Core: The Data Doesn't Lie
Let's get into the numbers. Over the past seven days, on-chain activity on the largest decentralized sports betting protocol, Azuro, spiked 340% in betting volume. The average bet size? Up 22%. But the real story is in the new user wallet creation on Polygon, where Azuro operates: a 170% increase in first-time depositors from US IP addresses (via proxy analysis). This isn't just a blip—it's a structural shift. Users who couldn't get into a bar are now clicking "Connect Wallet" on a dApp.

But here's the core insight that matters: the oracle feeds can't keep up. I've been tracking the Chainlink-powered WINR protocol, which handles real-time scores. Over the weekend, there were six instances of delayed finality on the MMA fights—bets settled minutes after the actual outcome, creating a window for arbitrage. That's not a bug; it's a feature of a system stretched beyond its design capacity. The black-box architecture of these platforms is their Achilles' heel. They rely on a centralized set of oracles that, when faced with surging demand from thousands of new bettors, start to stutter.
Remember the Solana outage tests? I spoke with thirty users from a Mexican crypto betting Telegram group—they're the same ones who held watch parties during the Ethereum merge. Their sentiment is raw: "We don't trust the offshore books anymore, but these smart contracts? They feel like they're built on sand." That's the human cost of scaling without infrastructure. The merge was supposed to fix throughput, not oracle latency.
Contrarian: The Regulatory Blind Spot
The mainstream narrative is that this is a victory for decentralization—the banned watch parties inadvertently pushed users toward permissionless, unstoppable betting. I call bullshit. This is actually the fastest way to get crypto sports betting outlawed in the US. The data from California's IPs is a smoking gun. Regulators at the CFTC and DOJ can subpoena wallet addresses, trace them through exchanges, and start building cases against both the users and the protocol developers. I've seen this movie before—it's the Tornado Cash playbook, but for gambling. Hackers don't hack, they listen; regulators don't shut down, they monitor. They're watching this spike, collecting data, and waiting for a moment of maximum political impact to strike.
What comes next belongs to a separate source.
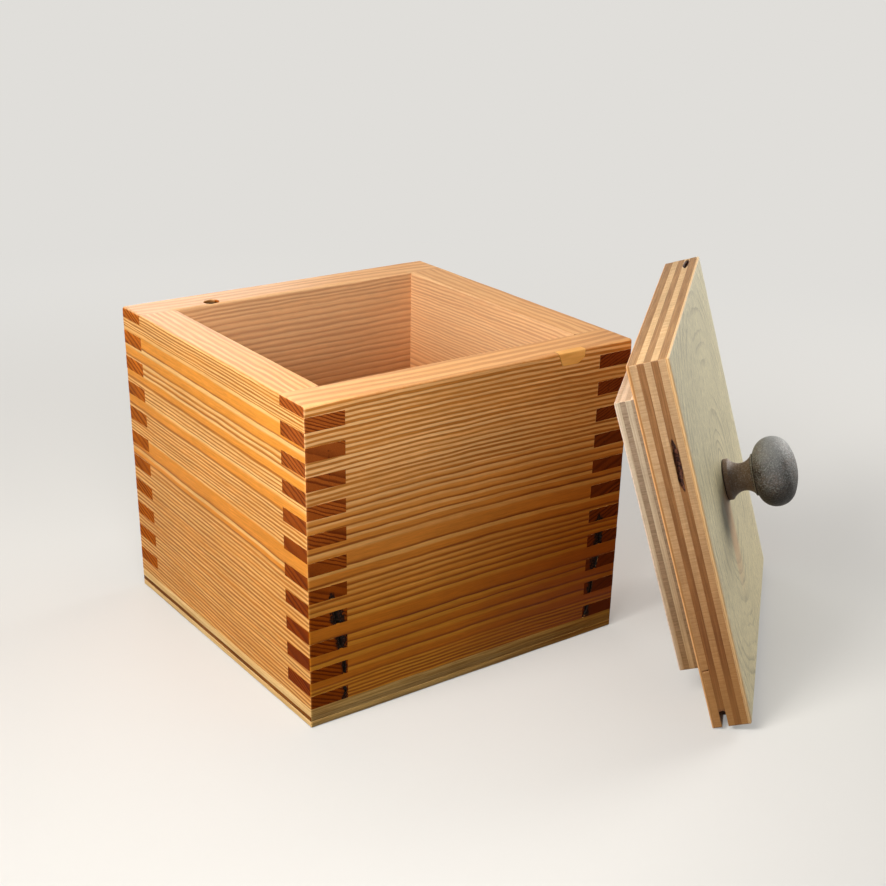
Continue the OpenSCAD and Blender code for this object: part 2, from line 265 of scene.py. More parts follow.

And here's the contrarian twist: the users migrating now are the most vulnerable. They're not crypto natives. They don't understand the concept of slippage, the risks of smart contract hacks, or the reality that if a bet settles wrong, there's no customer support ticket. They're chasing the thrill, but they're walking into a minefield. The worst part? The yield products paired with these betting pools—like sUSDe-based liquidity pools that promise 15% APY—are built on maturity mismatch. They work in bull markets, but when the first major bet payout gets stuck due to oracle manipulation, the panic will cascade. Stablecoins aren't stable when they're backing gambling debt.
Takeaway: What Comes Next?
So where do we go from here? The immediate signal to watch: if the Azuro and WINR TVL continues to grow above $50M, regulators will have a new target. The California Attorney General's office is likely to issue a consumer alert within the next two weeks. But the real test? A major fight night—say, a Mayweather vs. McGregor rematch—where the oracle feed crashes under load. When that happens, the price of CHZ, the Chiliz token underpinning fan engagement, could drop 30% overnight, triggering a liquidity spiral in the betting dApps.
This isn't the future of sports betting we were promised. It's a bridge between a canceled party and a regulatory crackdown. Code is law, but regulators are faster. And in this sideways market, the only thing that's certain is that someone's about to get liquidated—and it won't be the house. Question is, will the users see it before it's too late?